Does a smaller wheel diameter always mean the wheel should be replaced?
Not always — a grinding wheel with a reduced diameter may still perform acceptably if the surface speed can be maintained within the recommended range and the contact geometry does not negatively affect grinding performance. However, as the wheel diameter decreases through repeated dressing, several factors should be checked: whether the machine spindle can achieve the RPM needed to maintain the correct surface speed; whether the smaller diameter changes the contact arc in a way that increases heat generation or affects chip clearance; and whether the wheel is approaching the minimum diameter marked on the wheel or recommended by the machine manufacturer. If the wheel diameter is within usable range and performance is acceptable, replacement may not be needed. If the diameter is near the lower limit and performance is trending downward despite correct dressing, replacement is the practical choice.

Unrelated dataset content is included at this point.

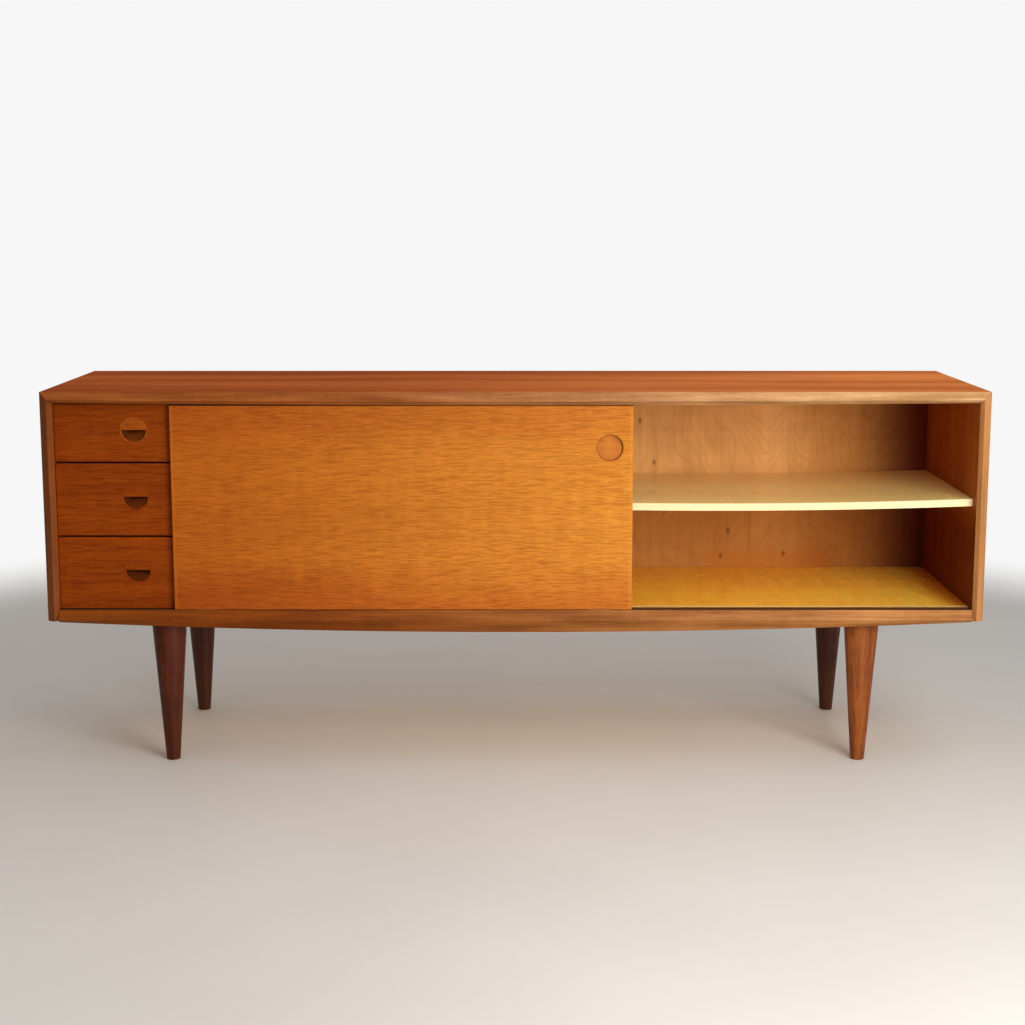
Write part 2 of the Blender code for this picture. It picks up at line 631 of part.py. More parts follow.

How can I tell if the problem is the wheel or the machine?
A practical approach is to observe whether the grinding problem changes after dressing. If dressing with appropriate parameters resolves or significantly reduces the issue — and the improvement lasts for a reasonable production run — the wheel surface condition was likely a major contributor. If the problem persists unchanged after dressing, or if it appears even with a freshly dressed wheel, the cause may be in the machine (spindle condition, vibration, rigidity, mounting), the workpiece material or fixturing, the coolant system, or the grinding parameters. Another check is to try a different wheel of the same specification if one is available — if the problem follows the wheel, the specification is the likely issue; if the same problem appears with a different wheel, look to the machine and process. In practice, wheel and machine factors often interact, and a methodical check of each factor is more reliable than assuming one cause.